Every process is dependent on other processes to keep the body in a good condition. Now to understand the co-dependence of systems let us look at how the digestive system coordinates with other systems.
- Feeling Hungry – One of the main reasons for feeling hungry is the physiology of blood circulation. When the glucose levels in the blood fall, we feel hungry. Hunger contractions occur in the stomach because of the hunger generating signals that reach the brain from the stomach due to the secretion of a hormone known as Ghrelin. Increase in ghrelin levels results in the sensation of hunger and forces us to consume food.
- The outcome of the hunger – The food consumed is broken down into constituent substances for digestion, assimilation and energy releasing processes.The human digestive system involves both the muscular and nervous system.
- A special nervous system exists in the gut and it consists of close to 100 billion nerves that coordinate the muscular activity, blood flow, digestion and absorption of nutrients and other activities of the food canal.
Now let us look at a few answered chapter questions, to better understand the concepts discussed in this chapter.
Class 10 Biology Chapter 7 Coordination in life processes Chapter Questions
- How are taste and smell related?
Taste and smell are closely related. This close relationship between the two is evident in how we perceive the flavours of food. Anyone with a severe cold cannot distinguish the taste because the flavour of the food or the combination of taste and smell severely gets affected. interactions between the senses of taste and smell enhance our perceptions of the foods we eat. The interaction between the senses of taste and smell enhance our perceptions of the foods we eat.
2. During the journey of food from the mouth to stomach through the oesophagus. How do muscular system coordinate in this process?
The journey of the food from the mouth to the stomach is complex and requires great coordination between different organs and muscles.

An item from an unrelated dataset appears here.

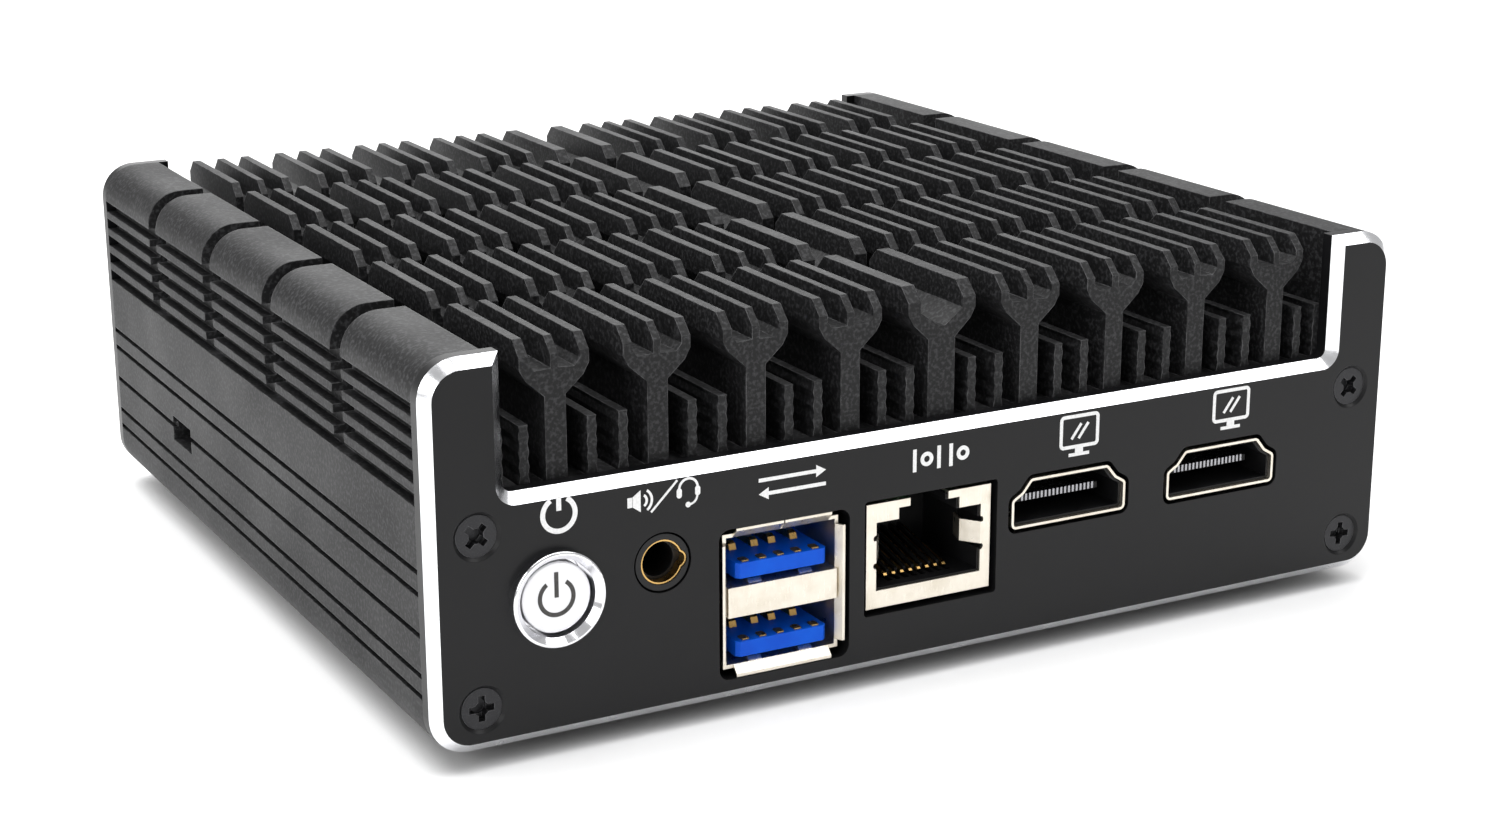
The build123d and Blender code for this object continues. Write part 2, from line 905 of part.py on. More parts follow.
def thermal_pad():
    return single(block((-9.0, 9.0), (-9.0, 9.0), (package_top, roof_bottom)))


memory_x = 2.0
memory_y = -32.0                  # back wall of the card's slot
memory_low = board_bottom - 4.0


def memory_socket():
    """Socket with two side arms that hold the memory card parallel to the board."""
    half = 36.5
    slot_half = 34.2
    arm_width = 1.8
    arm_length = 24.0
    body = block(
        (memory_x - half, memory_x + half),
        (memory_y - 3.0, memory_y + 2.5),
        (memory_low, board_bottom),
    )
    body -= block(
        (memory_x - slot_half, memory_x + slot_half),
        (memory_y - 0.5, memory_y + 5.0),
        (memory_low + 1.0, memory_low + 2.4),
    )
    for x in both_ways(half - arm_width / 2):
        body += block(
            (memory_x + x - arm_width / 2, memory_x + x + arm_width / 2),
            (memory_y + 2.0, memory_y + arm_length),
            (memory_low + 0.6, board_bottom),
        )
    return single(body)


def memory_module():
    """Memory card with four chips on each face."""
    half = 33.8
    length = 30.0
    low = memory_low + 1.1
    high = low + 1.2
    chip_height = 1.0
    chip_pitch = 15.5
    y_start = memory_y - 0.4
    card = block((memory_x - half, memory_x + half), (y_start, y_start + length), (low, high))
    for index in range(4):
        x = memory_x + (index - 1.5) * chip_pitch
        card += block(
            (x - 5.5, x + 5.5),
            (y_start + 10.0, y_start + 22.0),
            (low - chip_height, high + chip_height),
        )
    return single(card)


drive_x = -14.0
drive_y = 20.0
drive_half_length = 25.4
drive_low = board_bottom - 5.2    # underside of the drive's socket
drive_card_low = drive_low + 1.5
drive_card_high = drive_card_low + 1.0
drive_screw_x = drive_x - 23.0
drive_screw_ys = [drive_y + shift for shift in both_ways(10.5)]


def drive_socket():
    """Edge socket of the solid-state drive."""
    half = 15.0
    slot_half = 13.4
    edge = drive_x + drive_half_length
    body = block((edge - 1.0, edge + 6.0), (drive_y - half, drive_y + half), (drive_low, board_bottom))
    body -= block(
        (edge - 2.0, edge + 2.2),
        (drive_y - slot_half, drive_y + slot_half),
        (drive_card_low - 0.1, drive_card_high + 0.1),
    )
    return single(body)


def drive_card():
    """Solid-state drive card with its memory chips."""
    half_width = 13.3
    chip_half = (7.0, 9.0)
    card = block(
        (drive_x - drive_half_length, drive_x + drive_half_length + 2.0),
        (drive_y - half_width, drive_y + half_width),
        (drive_card_low, drive_card_high),
    )
    for x in (drive_x - 10.0, drive_x + 8.0):
        card += block(
            (x - chip_half[0], x + chip_half[0]),
            (drive_y - chip_half[1], drive_y + chip_half[1]),
            (drive_card_low - 1.0, drive_card_high),
        )
    cutters = [post(drive_screw_x, y, 1.3, drive_card_low - 1, drive_card_high + 1) for y in drive_screw_ys]
    return single(card - cutters)


def drive_spacers():
    """Two posts that carry the free end of the drive card."""
    spacers = []
    for y in drive_screw_ys:
        spacer = post(drive_screw_x, y, 2.2, drive_card_high, board_bottom)
        hole = post(drive_screw_x, y, thread_hole_radius, drive_card_high - 1, board_bottom + 1)
        spacers.append(spacer - hole)
    return group(spacers)


def drive_screws():
    screw = pan_screw(length=3.0)
    return group([Pos(drive_screw_x, y, drive_card_low) * screw for y in drive_screw_ys])


cell_x = 34.0
cell_y = 20.0
cell_radius = 10.0


def coin_cell():
    """Clock battery: a disc with a smaller raised face below."""
    low = board_bottom - 4.4
    cell = post(cell_x, cell_y, cell_radius, low + 0.4, low + 3.2)
    return single(cell + post(cell_x, cell_y, cell_radius - 1.4, low, low + 1))


def coin_cell_holder():
    """Round cup under the board, open in front so that the cell slides out."""
    low = board_bottom - 4.0
    ceiling = board_bottom - 1.1
    holder = post(cell_x, cell_y, cell_radius + 1.4, low, board_bottom)
    holder -= post(cell_x, cell_y, cell_radius + 0.1, low - 1, ceiling)
    holder -= block((cell_x - 5, cell_x + 5), (cell_y - 15, cell_y), (low - 1, ceiling))
    return single(holder)


converter_ys = (-22.0, -13.0, -4.0)  # rows of the power converters


def square_block(x, y, half, z_range):
    """Square upright block about a centre."""
    return block((x - half, x + half), (y - half, y + half), z_range)


def inductors():
    """Moulded power inductors in a row on the underside of the board."""
    pieces = []
    for y in converter_ys:
        body = square_block(-43.0, y, 3.4, (board_bottom - 3.0, board_bottom))
        pieces.append(chamfer(body.edges().filter_by(Axis.Z), 0.8))
    return group(pieces)


def capacitors():
    """Round polymer capacitors beside the inductors."""
    pieces = []
    for y in converter_ys:
        can = post(-37.0, y, 2.4, board_bottom - 5.5, board_bottom)
        pieces.append(fillet(can.edges().group_by(Axis.Z)[0], 0.4))
    return group(pieces)


def controller_chips():
    """Flat chips: two above the board for the network ports, one below it for the serial port."""
    network_half = 4.5
    serial_half = 3.2
    height = 1.0
    above = (board_top, board_top + height)
    below = (board_bottom - height, board_bottom)
    return group([
        square_block(lan_places["left"], 29.0, network_half, above),
        square_block(lan_places["right"], 34.0, network_half, above),
        square_block(44.0, -12.0, serial_half, below),
    ])


# ---- Build all nodes ---------------------------------------------------------------


def build():
    os.makedirs("parts", exist_ok=True)
    save("heatsink_housing", heatsink_housing())
    save("front_panel", front_panel())
    save("rear_panel", rear_panel())
    save("bottom_cover", bottom_cover())
    save("rubber_feet", rubber_feet())
    save("front_panel_screws", end_screws(front_y, towards_back))
    save("rear_panel_screws", end_screws(back_y, towards_front))
    save("bottom_cover_screws", cover_screws())

    save("power_button_bezel", power_button_bezel())
    save("power_button_nut", power_button_nut())
    save("power_button_cap", power_button_cap())
    save("power_button_clip", power_button_clip())
    save("power_switch_plunger", power_switch_plunger())
    save("power_switch_body", power_switch_body())
    save("audio_socket_body", audio_socket_body())
    save("audio_socket_ring", audio_socket_ring())

    for name, place in (
        ("front", lambda shape: at_front(shape, usb_x, usb_z)),
        ("rear", lambda shape: at_back(shape, rear_usb_x, usb_z)),
    ):
        save(f"{name}_usb_shell", place(usb_stack_shell()))
        save(f"{name}_usb_insulators", place(usb_stack_insulators()))
        save(f"{name}_usb_contacts", place(usb_stack_contacts()))

    modular_places = {
        "serial_socket": lambda shape: at_front(shape, serial_x, serial_z),
        "left_network_socket": lambda shape: at_back(shape, lan_places["left"], serial_z),
        "right_network_socket": lambda shape: at_back(shape, lan_places["right"], serial_z),
    }
    for name, place in modular_places.items():
        save(f"{name}_shell", place(modular_shell()))
        save(f"{name}_insert", place(modular_insert()))
        save(f"{name}_contacts", place(modular_contacts()))

    for side, x in video_places.items():
        save(f"{side}_video_socket_shell", at_front(video_socket_shell(), x, video_z))
        save(f"{side}_video_socket_insert", at_front(video_socket_insert(), x, video_z))
        save(f"{side}_video_socket_contacts", at_front(video_socket_contacts(), x, video_z))

    save("dc_inlet_body", at_back(dc_inlet_body(), dc_x, dc_z))
    save("dc_inlet_pin", at_back(dc_inlet_pin(), dc_x, dc_z))

    save("main_board", main_board())
    save("board_standoffs", board_standoffs())
    save("board_screws", board_screws())
    save("processor_package", processor_package())
    save("thermal_pad", thermal_pad())
    save("memory_socket", memory_socket())
    save("memory_module", memory_module())
    save("drive_socket", drive_socket())
    save("drive_card", drive_card())
    save("drive_spacers", drive_spacers())
    save("drive_screws", drive_screws())
    save("coin_cell", coin_cell())
    save("coin_cell_holder", coin_cell_holder())
    save("inductors", inductors())
    save("capacitors", capacitors())
    save("controller_chips", controller_chips())


build()
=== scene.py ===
import json
import math

import bmesh
import bpy
from mathutils import Euler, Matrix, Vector


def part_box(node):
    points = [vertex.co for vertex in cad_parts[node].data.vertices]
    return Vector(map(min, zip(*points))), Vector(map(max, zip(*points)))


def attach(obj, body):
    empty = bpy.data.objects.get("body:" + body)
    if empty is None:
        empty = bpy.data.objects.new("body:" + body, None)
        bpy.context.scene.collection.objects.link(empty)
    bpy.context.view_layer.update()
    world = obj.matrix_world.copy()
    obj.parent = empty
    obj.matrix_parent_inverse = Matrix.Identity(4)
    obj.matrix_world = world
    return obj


# Looks of the fanless miniature computer. Lengths are in metres, in the frame of the CAD model:
# the front panel faces -Y, and the object stands on z = 0.

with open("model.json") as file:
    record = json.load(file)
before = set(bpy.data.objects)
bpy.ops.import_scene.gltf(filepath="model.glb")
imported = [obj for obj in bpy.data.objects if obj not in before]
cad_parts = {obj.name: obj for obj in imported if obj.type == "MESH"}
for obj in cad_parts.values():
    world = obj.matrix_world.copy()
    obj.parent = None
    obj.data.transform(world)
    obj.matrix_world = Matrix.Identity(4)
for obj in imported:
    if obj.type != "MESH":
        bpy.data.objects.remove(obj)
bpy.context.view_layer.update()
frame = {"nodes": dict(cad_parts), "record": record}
nodes = frame["nodes"]

MM = 0.001
COMPUTER = "computer"   # the two bodies
BUTTON = "power_button"


def middle(node):
    """Centre of a CAD node's box."""
    low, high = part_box(node)
    return (low + high) / 2


PANEL_LOW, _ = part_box("front_panel")
FRONT_FACE = PANEL_LOW.y
PRINT_HEIGHT = PANEL_LOW.z + 22.4 * MM   # the row of printed symbols, above the sockets
INK_THICKNESS = 0.04 * MM
INK_SUNK = 0.01 * MM                     # reaches this far into the face, so that no gap shows
INK_STEP = 0.002 * MM                    # each stroke stands this much prouder than the one before

# ---- Materials ---------------------------------------------------------------------

NOISE_LOW, NOISE_HIGH = 0.3, 0.7         # nearly all of a noise texture lies between these
FACE_LIKENESS, EDGE_LIKENESS = 0.99, 0.8  # rolled normal dot flat normal, on a face and on an edge


class Material:
    """A Principled material, with short ways to add grain, streaks and worn edges to it."""

    def __init__(self, name, color, roughness, metallic=0.0):
        self.data = bpy.data.materials.new(name)
        self.data.use_nodes = True
        self.tree = self.data.node_tree
        self.shader = self.tree.nodes["Principled BSDF"]
        self.set("Base Color", (*color, 1.0))
        self.set("Roughness", roughness)
        self.set("Metallic", metallic)
        self.coordinates = self.add("ShaderNodeTexCoord").outputs["Object"]
        self.normal = None

    def add(self, kind, **settings):
        node = self.tree.nodes.new(kind)
        for key, value in settings.items():
            setattr(node, key, value)
        return node

    def set(self, socket, value):
        self.shader.inputs[socket].default_value = value

    def link(self, source, target):
        self.tree.links.new(source, target)

    def noise(self, size, detail=2.0, stretch=(1.0, 1.0, 1.0)):
        """Blotches about size across. A stretch above 1 draws them out along that axis."""
        mapping = self.add("ShaderNodeMapping")
        mapping.inputs["Scale"].default_value = [1.0 / s for s in stretch]
        texture = self.add("ShaderNodeTexNoise")
        texture.inputs["Scale"].default_value = 1.0 / size
        texture.inputs["Detail"].default_value = detail
        self.link(self.coordinates, mapping.inputs["Vector"])
        self.link(mapping.outputs["Vector"], texture.inputs["Vector"])
        return texture.outputs["Fac"]

    def cells(self, size):
        """Distance from the middle of the nearest of many small pits."""
        texture = self.add("ShaderNodeTexVoronoi")
        texture.inputs["Scale"].default_value = 1.0 / size
        self.link(self.coordinates, texture.inputs["Vector"])
        return texture.outputs["Distance"]

    def spread(self, factor, start, end, low, high):
        """Map a factor between start and end onto low to high."""
        span = self.add("ShaderNodeMapRange")
        limits = {"From Min": start, "From Max": end, "To Min": low, "To Max": high}
        for socket, value in limits.items():
            span.inputs[socket].default_value = value
        self.link(factor, span.inputs["Value"])
        return span.outputs["Result"]

    def mix(self, factor, first, second):
        """Blend of two colours, each a colour or an earlier node's output."""
        blend = self.add("ShaderNodeMix", data_type="RGBA")
        self.link(factor, blend.inputs["Factor"])
        for socket, value in (("A", first), ("B", second)):
            socket = [s for s in blend.inputs if s.name == socket and s.type == "RGBA"][0]
            if isinstance(value, bpy.types.NodeSocket):
                self.link(value, socket)
            else:
                socket.default_value = (*value, 1.0)
        return [s for s in blend.outputs if s.type == "RGBA"][0]

    def paint(self, color):
        self.link(color, self.shader.inputs["Base Color"])

    def vary_roughness(self, factor, low, high):
        roughness = self.spread(factor, NOISE_LOW, NOISE_HIGH, low, high)
        self.link(roughness, self.shader.inputs["Roughness"])

    def round_edges(self, radius):
        """Shading that rolls over the sharp edges. Returns a mask that is 1 on them."""
        bevel = self.add("ShaderNodeBevel", samples=6)
        bevel.inputs["Radius"].default_value = radius
        self.normal = bevel.outputs["Normal"]
        self.link(self.normal, self.shader.inputs["Normal"])
        flat = self.add("ShaderNodeNewGeometry").outputs["Normal"]
        likeness = self.add("ShaderNodeVectorMath", operation="DOT_PRODUCT")
        self.link(self.normal, likeness.inputs[0])
        self.link(flat, likeness.inputs[1])
        return self.spread(likeness.outputs["Value"], FACE_LIKENESS, EDGE_LIKENESS, 0.0, 1.0)

    def bump(self, factor, height, strength=1.0):
        """Relief of the given height, over the rounded edges and any earlier relief."""
        node = self.add("ShaderNodeBump")
        node.inputs["Strength"].default_value = strength
        node.inputs["Distance"].default_value = height
        self.link(factor, node.inputs["Height"])
        if self.normal is not None:
            self.link(self.normal, node.inputs["Normal"])
        self.normal = node.outputs["Normal"]
        self.link(self.normal, self.shader.inputs["Normal"])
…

Following are the sequential steps of the journey of food from the mouth to the stomach:
- When a person eats, the food is pushed into the throat by the tongue.
- When the food reaches the throat, the epiglottis spreads over the windpipe to avoid choking allowing the food to seamlessly pass through the food pipe.
- Once the food enters the food pipe, the brain activates peristalsis that initiates the movement of muscle walls facilitating the passage of food.
- At the end of the food pipe, a small muscle known as the Lower Esophageal Sphincter eases and allows the food to enter into the Stomach.
3. What is the reason behind hunger or what stimulates it?
Answer: A major cause for feeling hungry lies in the physiology of blood circulation. Levels of different substances are generally maintained in the blood mainly by our digestive system. When the level of glucose in the blood fall, we get hunger pangs in the stomach. It also involves production of a series of proteins, that are hormones like Ghrelin. Ghrelin is secreted from certain cells in the wall of the stomach, when it is empty. Hunger contractions (hunger pangs) start to occur in the stomach due to hunger generating signals that reach the brain from the stomach due to the secretion of this hormone. It is believed that the Diencephalon in forebrain and vagus nerve (10th cranial nerve) plays an important role in carrying these signals to the brain. Hunger pangs continue up to 30- 45 minutes. Increase in ghrelin levels results in sensation of hunger and motivation to consume food.